• _Prompt_: Please quote the material exactly, every line of it.

• _Source material_:
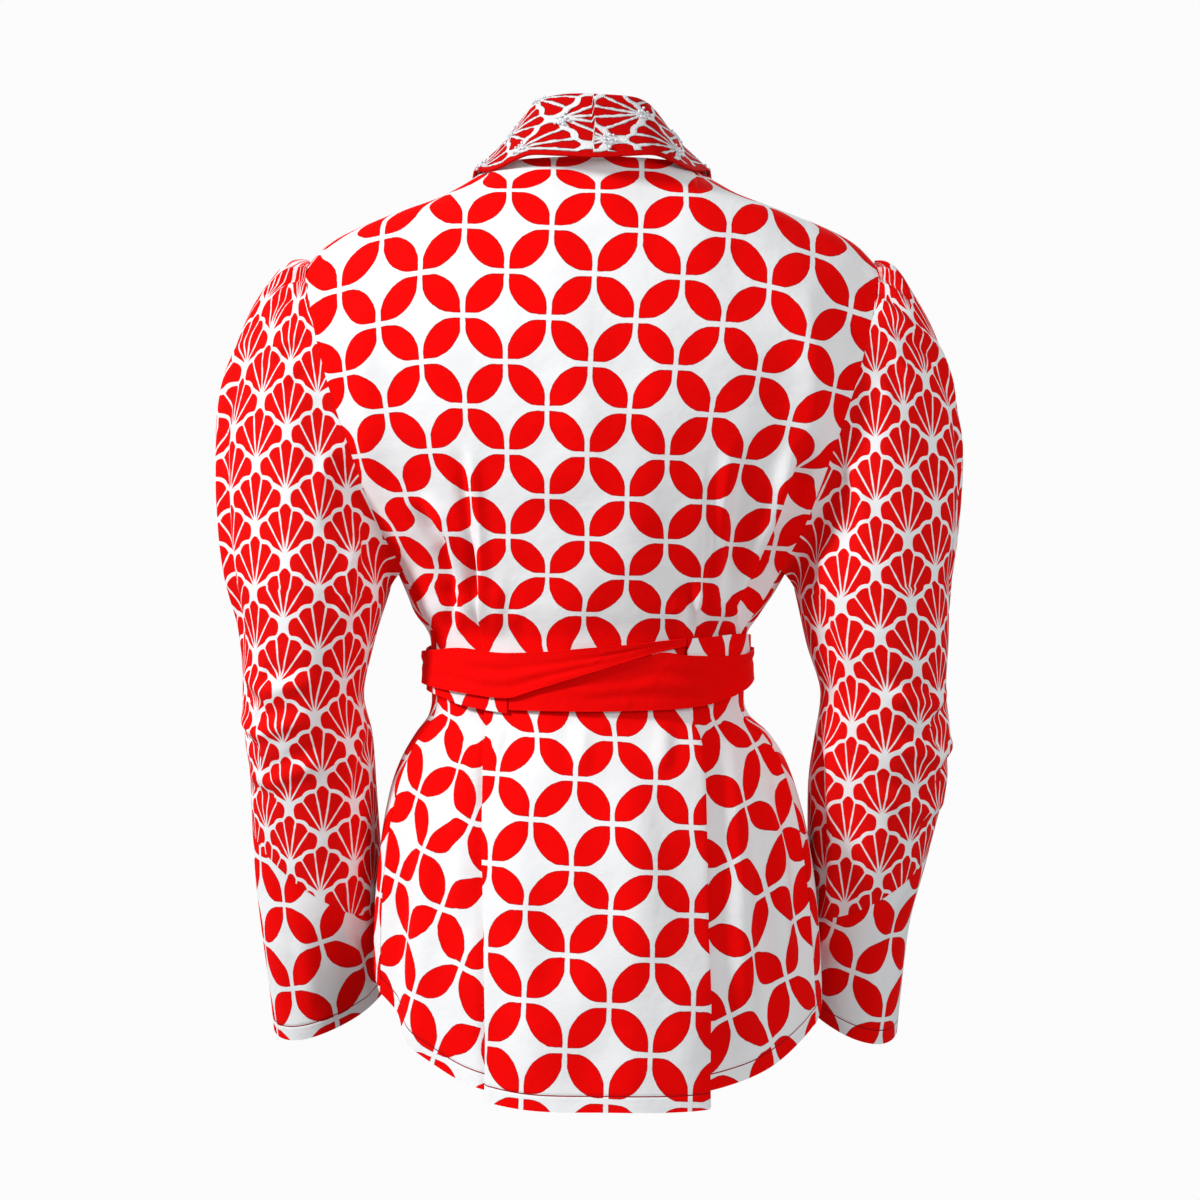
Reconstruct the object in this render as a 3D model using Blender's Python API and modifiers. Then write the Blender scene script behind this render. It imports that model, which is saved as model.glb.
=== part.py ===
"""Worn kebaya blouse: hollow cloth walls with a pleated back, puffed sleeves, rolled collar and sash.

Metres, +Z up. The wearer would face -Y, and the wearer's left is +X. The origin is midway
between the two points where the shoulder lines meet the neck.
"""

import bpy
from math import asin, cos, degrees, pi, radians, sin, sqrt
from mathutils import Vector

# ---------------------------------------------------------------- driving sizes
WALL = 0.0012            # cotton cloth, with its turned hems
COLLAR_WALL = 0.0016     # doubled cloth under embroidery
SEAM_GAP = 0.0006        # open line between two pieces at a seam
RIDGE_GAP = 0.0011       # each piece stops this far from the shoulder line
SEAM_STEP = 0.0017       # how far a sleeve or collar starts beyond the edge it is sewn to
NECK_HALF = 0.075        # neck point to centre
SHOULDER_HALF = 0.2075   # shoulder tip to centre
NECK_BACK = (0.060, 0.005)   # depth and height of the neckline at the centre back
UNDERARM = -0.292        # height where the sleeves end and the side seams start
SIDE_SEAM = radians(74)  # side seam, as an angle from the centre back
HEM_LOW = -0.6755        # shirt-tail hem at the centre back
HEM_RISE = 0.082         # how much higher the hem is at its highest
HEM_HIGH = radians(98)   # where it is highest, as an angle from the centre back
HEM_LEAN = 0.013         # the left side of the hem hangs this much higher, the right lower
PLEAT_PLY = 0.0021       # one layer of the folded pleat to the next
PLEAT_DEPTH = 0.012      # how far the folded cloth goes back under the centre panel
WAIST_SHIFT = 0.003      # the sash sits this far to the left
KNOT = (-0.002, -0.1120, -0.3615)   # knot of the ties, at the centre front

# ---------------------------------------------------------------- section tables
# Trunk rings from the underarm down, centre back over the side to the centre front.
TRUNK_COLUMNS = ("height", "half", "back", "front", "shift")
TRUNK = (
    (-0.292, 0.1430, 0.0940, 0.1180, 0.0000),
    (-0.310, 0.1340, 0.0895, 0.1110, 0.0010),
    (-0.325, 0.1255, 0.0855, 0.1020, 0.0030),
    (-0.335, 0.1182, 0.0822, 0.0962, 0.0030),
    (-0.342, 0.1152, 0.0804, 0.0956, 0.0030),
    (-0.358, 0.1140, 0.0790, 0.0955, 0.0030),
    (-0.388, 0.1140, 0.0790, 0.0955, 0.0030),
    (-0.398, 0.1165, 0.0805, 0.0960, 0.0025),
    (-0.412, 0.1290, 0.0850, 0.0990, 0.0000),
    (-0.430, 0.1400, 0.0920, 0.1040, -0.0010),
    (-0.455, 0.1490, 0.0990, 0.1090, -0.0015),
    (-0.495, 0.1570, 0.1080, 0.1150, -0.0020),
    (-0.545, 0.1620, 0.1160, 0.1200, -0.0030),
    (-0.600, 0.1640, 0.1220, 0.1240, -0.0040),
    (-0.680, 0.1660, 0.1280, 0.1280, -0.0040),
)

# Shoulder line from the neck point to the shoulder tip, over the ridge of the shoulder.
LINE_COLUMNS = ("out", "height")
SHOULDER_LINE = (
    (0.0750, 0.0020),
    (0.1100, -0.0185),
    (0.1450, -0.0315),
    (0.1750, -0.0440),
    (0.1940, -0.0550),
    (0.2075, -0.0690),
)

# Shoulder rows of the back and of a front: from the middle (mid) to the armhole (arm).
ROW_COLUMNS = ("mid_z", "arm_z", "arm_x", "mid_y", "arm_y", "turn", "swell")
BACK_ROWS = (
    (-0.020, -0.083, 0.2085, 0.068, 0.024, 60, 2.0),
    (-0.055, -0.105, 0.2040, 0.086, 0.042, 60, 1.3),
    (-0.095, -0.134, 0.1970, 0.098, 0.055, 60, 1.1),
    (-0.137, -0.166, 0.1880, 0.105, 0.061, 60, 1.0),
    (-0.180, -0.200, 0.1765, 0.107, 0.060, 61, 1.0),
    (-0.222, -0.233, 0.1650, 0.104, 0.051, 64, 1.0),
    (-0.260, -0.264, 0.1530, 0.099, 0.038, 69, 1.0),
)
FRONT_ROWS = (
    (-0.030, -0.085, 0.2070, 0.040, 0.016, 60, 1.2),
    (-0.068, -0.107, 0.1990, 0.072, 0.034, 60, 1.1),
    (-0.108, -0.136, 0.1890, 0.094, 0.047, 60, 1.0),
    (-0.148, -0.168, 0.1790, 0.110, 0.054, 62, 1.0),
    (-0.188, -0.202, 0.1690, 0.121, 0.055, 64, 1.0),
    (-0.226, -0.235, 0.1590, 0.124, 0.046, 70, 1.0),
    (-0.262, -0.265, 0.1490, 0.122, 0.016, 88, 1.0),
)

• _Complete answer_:
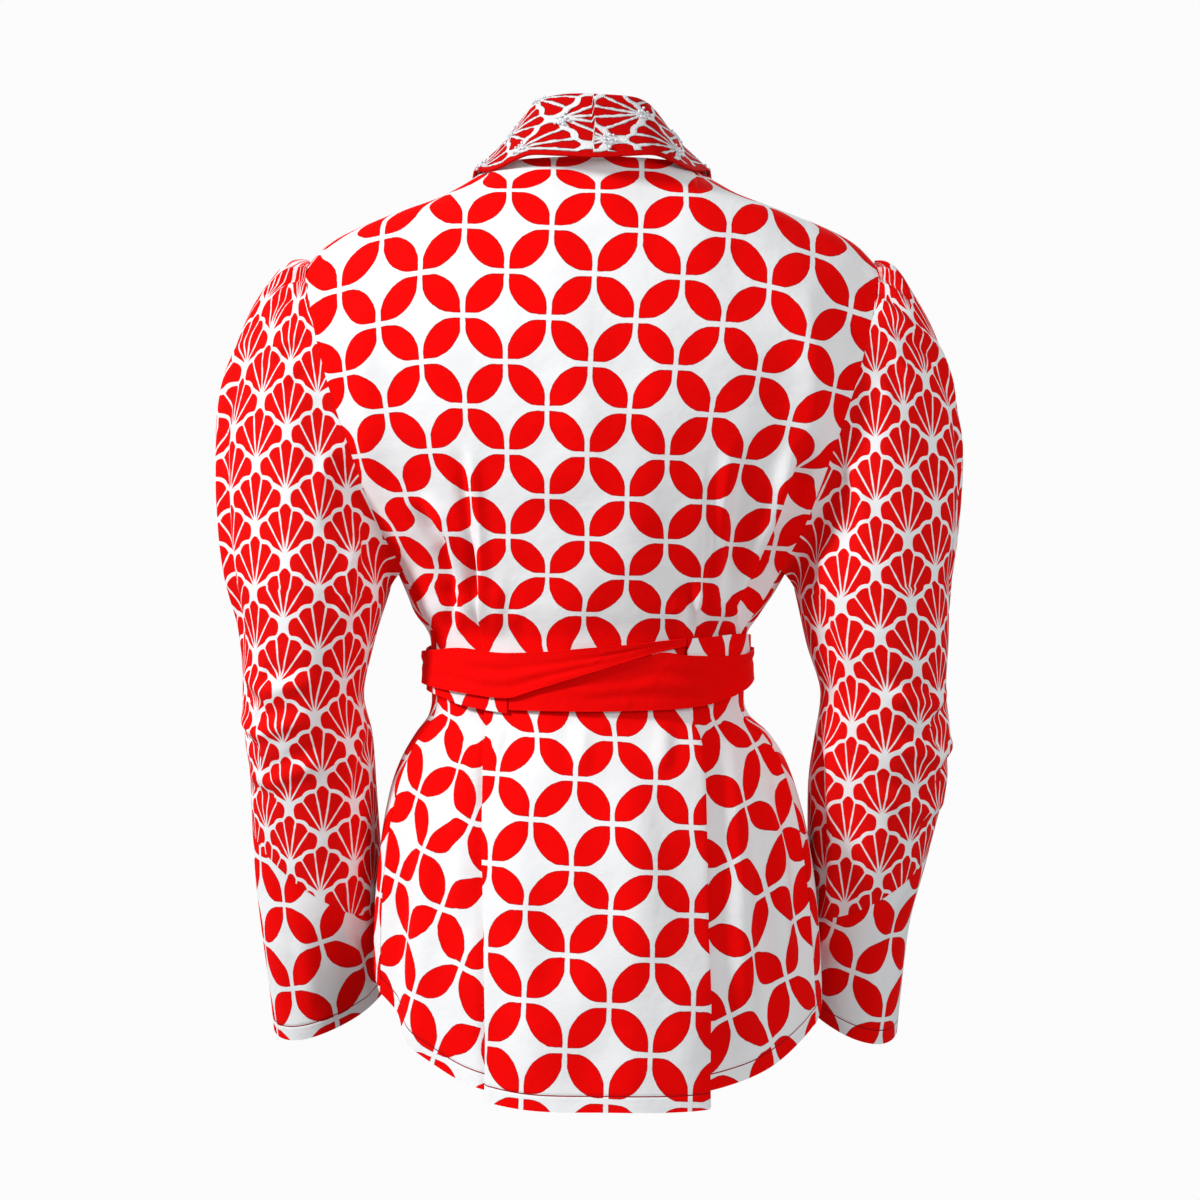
Reconstruct the object in this render as a 3D model using Blender's Python API and modifiers. Then write the Blender scene script behind this render. It imports that model, which is saved as model.glb.
=== part.py ===
"""Worn kebaya blouse: hollow cloth walls with a pleated back, puffed sleeves, rolled collar and sash.

Metres, +Z up. The wearer would face -Y, and the wearer's left is +X. The origin is midway
between the two points where the shoulder lines meet the neck.
"""

import bpy
from math import asin, cos, degrees, pi, radians, sin, sqrt
from mathutils import Vector

# ---------------------------------------------------------------- driving sizes
WALL = 0.0012            # cotton cloth, with its turned hems
COLLAR_WALL = 0.0016     # doubled cloth under embroidery
SEAM_GAP = 0.0006        # open line between two pieces at a seam
RIDGE_GAP = 0.0011       # each piece stops this far from the shoulder line
SEAM_STEP = 0.0017       # how far a sleeve or collar starts beyond the edge it is sewn to
NECK_HALF = 0.075        # neck point to centre
SHOULDER_HALF = 0.2075   # shoulder tip to centre
NECK_BACK = (0.060, 0.005)   # depth and height of the neckline at the centre back
UNDERARM = -0.292        # height where the sleeves end and the side seams start
SIDE_SEAM = radians(74)  # side seam, as an angle from the centre back
HEM_LOW = -0.6755        # shirt-tail hem at the centre back
HEM_RISE = 0.082         # how much higher the hem is at its highest
HEM_HIGH = radians(98)   # where it is highest, as an angle from the centre back
HEM_LEAN = 0.013         # the left side of the hem hangs this much higher, the right lower
PLEAT_PLY = 0.0021       # one layer of the folded pleat to the next
PLEAT_DEPTH = 0.012      # how far the folded cloth goes back under the centre panel
WAIST_SHIFT = 0.003      # the sash sits this far to the left
KNOT = (-0.002, -0.1120, -0.3615)   # knot of the ties, at the centre front

# ---------------------------------------------------------------- section tables
# Trunk rings from the underarm down, centre back over the side to the centre front.
TRUNK_COLUMNS = ("height", "half", "back", "front", "shift")
TRUNK = (
    (-0.292, 0.1430, 0.0940, 0.1180, 0.0000),
    (-0.310, 0.1340, 0.0895, 0.1110, 0.0010),
    (-0.325, 0.1255, 0.0855, 0.1020, 0.0030),
    (-0.335, 0.1182, 0.0822, 0.0962, 0.0030),
    (-0.342, 0.1152, 0.0804, 0.0956, 0.0030),
    (-0.358, 0.1140, 0.0790, 0.0955, 0.0030),
    (-0.388, 0.1140, 0.0790, 0.0955, 0.0030),
    (-0.398, 0.1165, 0.0805, 0.0960, 0.0025),
    (-0.412, 0.1290, 0.0850, 0.0990, 0.0000),
    (-0.430, 0.1400, 0.0920, 0.1040, -0.0010),
    (-0.455, 0.1490, 0.0990, 0.1090, -0.0015),
    (-0.495, 0.1570, 0.1080, 0.1150, -0.0020),
    (-0.545, 0.1620, 0.1160, 0.1200, -0.0030),
    (-0.600, 0.1640, 0.1220, 0.1240, -0.0040),
    (-0.680, 0.1660, 0.1280, 0.1280, -0.0040),
)

# Shoulder line from the neck point to the shoulder tip, over the ridge of the shoulder.
LINE_COLUMNS = ("out", "height")
SHOULDER_LINE = (
    (0.0750, 0.0020),
    (0.1100, -0.0185),
    (0.1450, -0.0315),
    (0.1750, -0.0440),
    (0.1940, -0.0550),
    (0.2075, -0.0690),
)

# Shoulder rows of the back and of a front: from the middle (mid) to the armhole (arm).
ROW_COLUMNS = ("mid_z", "arm_z", "arm_x", "mid_y", "arm_y", "turn", "swell")
BACK_ROWS = (
    (-0.020, -0.083, 0.2085, 0.068, 0.024, 60, 2.0),
    (-0.055, -0.105, 0.2040, 0.086, 0.042, 60, 1.3),
    (-0.095, -0.134, 0.1970, 0.098, 0.055, 60, 1.1),
    (-0.137, -0.166, 0.1880, 0.105, 0.061, 60, 1.0),
    (-0.180, -0.200, 0.1765, 0.107, 0.060, 61, 1.0),
    (-0.222, -0.233, 0.1650, 0.104, 0.051, 64, 1.0),
    (-0.260, -0.264, 0.1530, 0.099, 0.038, 69, 1.0),
)
FRONT_ROWS = (
    (-0.030, -0.085, 0.2070, 0.040, 0.016, 60, 1.2),
    (-0.068, -0.107, 0.1990, 0.072, 0.034, 60, 1.1),
    (-0.108, -0.136, 0.1890, 0.094, 0.047, 60, 1.0),
    (-0.148, -0.168, 0.1790, 0.110, 0.054, 62, 1.0),
    (-0.188, -0.202, 0.1690, 0.121, 0.055, 64, 1.0),
    (-0.226, -0.235, 0.1590, 0.124, 0.046, 70, 1.0),
    (-0.262, -0.265, 0.1490, 0.122, 0.016, 88, 1.0),
)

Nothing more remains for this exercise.